The voluntary and Community Sector
Again this budget largely passed over the sector, however, some issues did come out in the small print. Two of the main issues included the considerable concern regarding the impact capping income tax relief will have on charitable giving. In a period of reducing government support, further squeezing charitable donations could have a significant impact on the positive work charities do. Although the Government did say in the small print that it will work with philanthropists to ensure this measure will not impact significantly on charities that depend on large donations, this is unlikely to reduce concern.
On a more positive note charities which want to collaborate on service provision will be allowed to share their VAT costs in a sharing exemption announced in the Budget.
The document reaffirmed a number of announcements made in the 2011 budget surrounding inheritance tax, Self Assesment Donate for tax returns and the Gift Aid Small donations scheme.

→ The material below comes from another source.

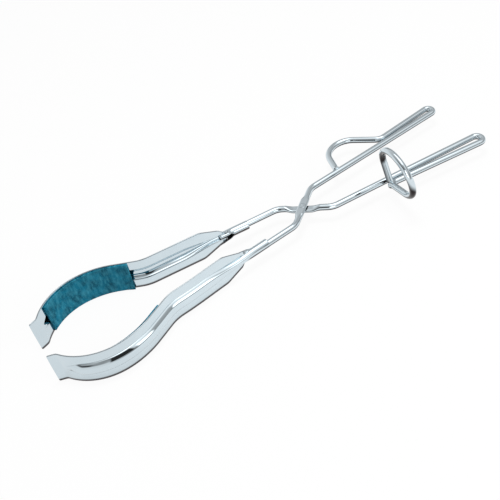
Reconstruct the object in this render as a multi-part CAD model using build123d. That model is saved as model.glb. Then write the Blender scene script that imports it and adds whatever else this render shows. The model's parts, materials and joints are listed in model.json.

Additional proposals include the Government’s proposal to legislate to amend Community Amateur Sports Club scheme and Gift Aid legislation to ensure it operates as originally intended and to put on a statutory footing the practice by certain charities and CASCs of making claims for repayment of income tax including Gift Aid outside a tax return.
The Government will make £20 million available to the not-for-profit advice sector in 2013-14, and again in 2014-15 and the Government will withdraw charitable buildings from the scope of the VAT reduced rate for the supply and installation of energy-saving materials.
For social enterprise HM Treasury will also conduct an internal review looking into the financial barriers to social enterprise, and the Government will launch sector-based reviews of regulation to ensure it is enforced at the lowest possible cost to business, starting with volunteer events (and 2 other areas).